A professor at the City University of New York, Kaku appears to have read every major tract by Albert Einstein, Werner Heisenberg and Kurt Godel, plus a mountain of comic books and science-fiction novels. His own book assesses whether phasers, teleportation and other technologies used by Flash Gordon and Captain Kirk could really be developed.

Kaku is no stranger to his subject. In high school, he photographed antimatter tracks. He went on to become a pioneer of string field theory, which aspires to improve on Einstein in explaining the universe. He also wrote earlier science books aimed at the broader public, including ``Hyperspace.''

Kaku knows, and conveys, that both physics and science fiction are thrilling. In the beginning, the book is kind of a ``Whole Earth Catalog,'' or perhaps ``Whole Universe Catalog,'' of technologies. For each, Kaku describes how they appear in fiction, summarizes the relevant real-world science, and makes a prediction, albeit a loose one.

Cloaking Devices

``A form of invisibility may become commonplace'' within a century, if not a few decades, according to the author, who cites advances in nanotechnology and holograms. So-called metamaterials that make part of the light spectrum invisible already exist, possibly pointing the way to cloaking devices. But using the power of the unproven ``fourth dimension,'' the method favored by H.G. Wells's ``Invisible Man,'' isn't likely to pan out, according to Kaku.

The discussion of gadgets sometimes drags, and in later chapters the author wisely turns his attention to what's really fascinating in this enterprise: people and ideas. This is a book of enormous sweep, crammed with science and its history. His portraits of such figures as Erwin Schrodinger (of the fabled cat paradox in quantum mechanics) and Paul Dirac, the ``founder of antimatter,'' are immensely readable.

Seeing the Future

Some phenomena, such as precognition, or seeing the future, Kaku rules out as impossible under the known laws of physics.
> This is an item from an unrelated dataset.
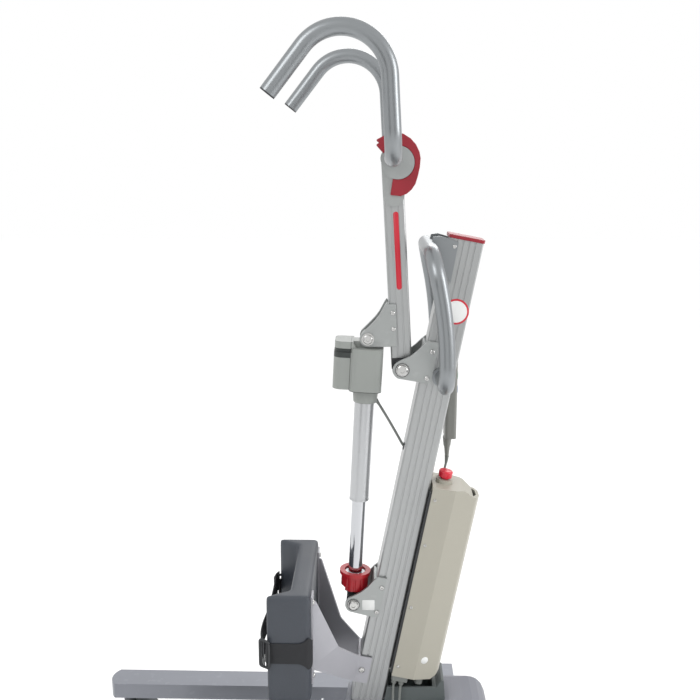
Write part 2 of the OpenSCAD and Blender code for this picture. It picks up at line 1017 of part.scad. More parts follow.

But he regards many other things that appear impossible today as likely to come about in thousands or millions of years.

The terms and concepts, arriving faster in later chapters, are often challenging. If you stop to ponder each idea too long, the book may have the effect of one of the so-called black holes in space discussed along the way: You may get in, but never get out. Otherwise, it's a rewarding trip.

``Physics of the Impossible: A Scientific Exploration Into the World of Phasers, Force Fields, Teleportation and Time Travel'' is published by Doubleday (329 pages, $26.95).

(Jeffrey Tannenbaum is an editor for Bloomberg News. The opinions expressed are his own.)